GIVEN EXERCISE —
Below is a listing. Gather each line of it that contains "with".

SUPPLIED DATA —

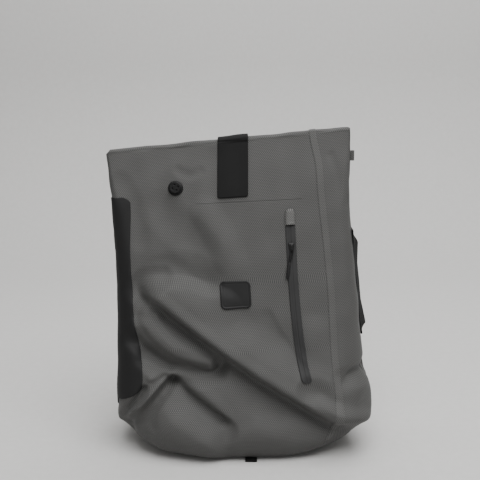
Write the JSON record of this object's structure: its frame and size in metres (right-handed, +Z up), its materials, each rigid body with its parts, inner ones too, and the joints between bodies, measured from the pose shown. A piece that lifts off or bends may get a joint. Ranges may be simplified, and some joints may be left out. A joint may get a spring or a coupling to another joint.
{
  "type": "bicycle messenger backpack",
  "caption": "Upright fold-top backpack of grey coated fabric with black strap, zip, valve, label patch and side handle, and padded shoulder straps behind.",
  "frame": {"origin": "on the floor under the middle of the bounding box, bag standing on its base", "axes": "+Z up, +X to the viewer's right, front panel faces -Y"},
  "size_m": [0.348, 0.1802, 0.4145],
  "materials": {
    "fabric_body": "matt coated weave",
    "fabric_trim": "matt coated weave",
    "base_board": "stiffened coated cloth",
    "black_rubber": "matt",
    "black_strap": "matt",
    "label_rubber": "matt",
    "valve_rubber": "satin",
    "zip_tape": "matt",
    "pull_cord": "matt",
    "black_plastic": "satin",
    "webbing": "woven",
    "padding": "padded mesh"
  },
  "bodies": {
    "root": {"front_panel": "fabric_body", "right_gusset": "fabric_body", "left_gusset": "fabric_body", "back_panel": "fabric_body", "base_panel": "base_board", "seam_band": "fabric_trim", "side_patch": "black_rubber", "closure_strap": "black_strap", "label_patch": "label_rubber", "zip_tape": "zip_tape", "zip_garage": "fabric_trim", "zip_slider": "black_plastic", "zip_pull": "pull_cord", "valve_flange": "valve_rubber", "valve_cap": "valve_rubber", "side_handle": "webbing", "side_tab": "fabric_trim", "bottom_tab": "webbing", "back_pad": "padding", "shoulder_strap_left": "padding", "shoulder_strap_right": "padding", "ladder_lock_left": "black_plastic", "ladder_lock_right": "black_plastic", "strap_webbing_left": "webbing", "strap_webbing_right": "webbing", "strap_anchor_left": "webbing", "strap_anchor_right": "webbing", "grab_handle": "webbing"}
  },
  "joints": []
}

CORRECT RESPONSE —
Write the JSON record of this object's structure: its frame and size in metres (right-handed, +Z up), its materials, each rigid body with its parts, inner ones too, and the joints between bodies, measured from the pose shown. A piece that lifts off or bends may get a joint. Ranges may be simplified, and some joints may be left out. A joint may get a spring or a coupling to another joint.
  "caption": "Upright fold-top backpack of grey coated fabric with black strap, zip, valve, label patch and side handle, and padded shoulder straps behind.",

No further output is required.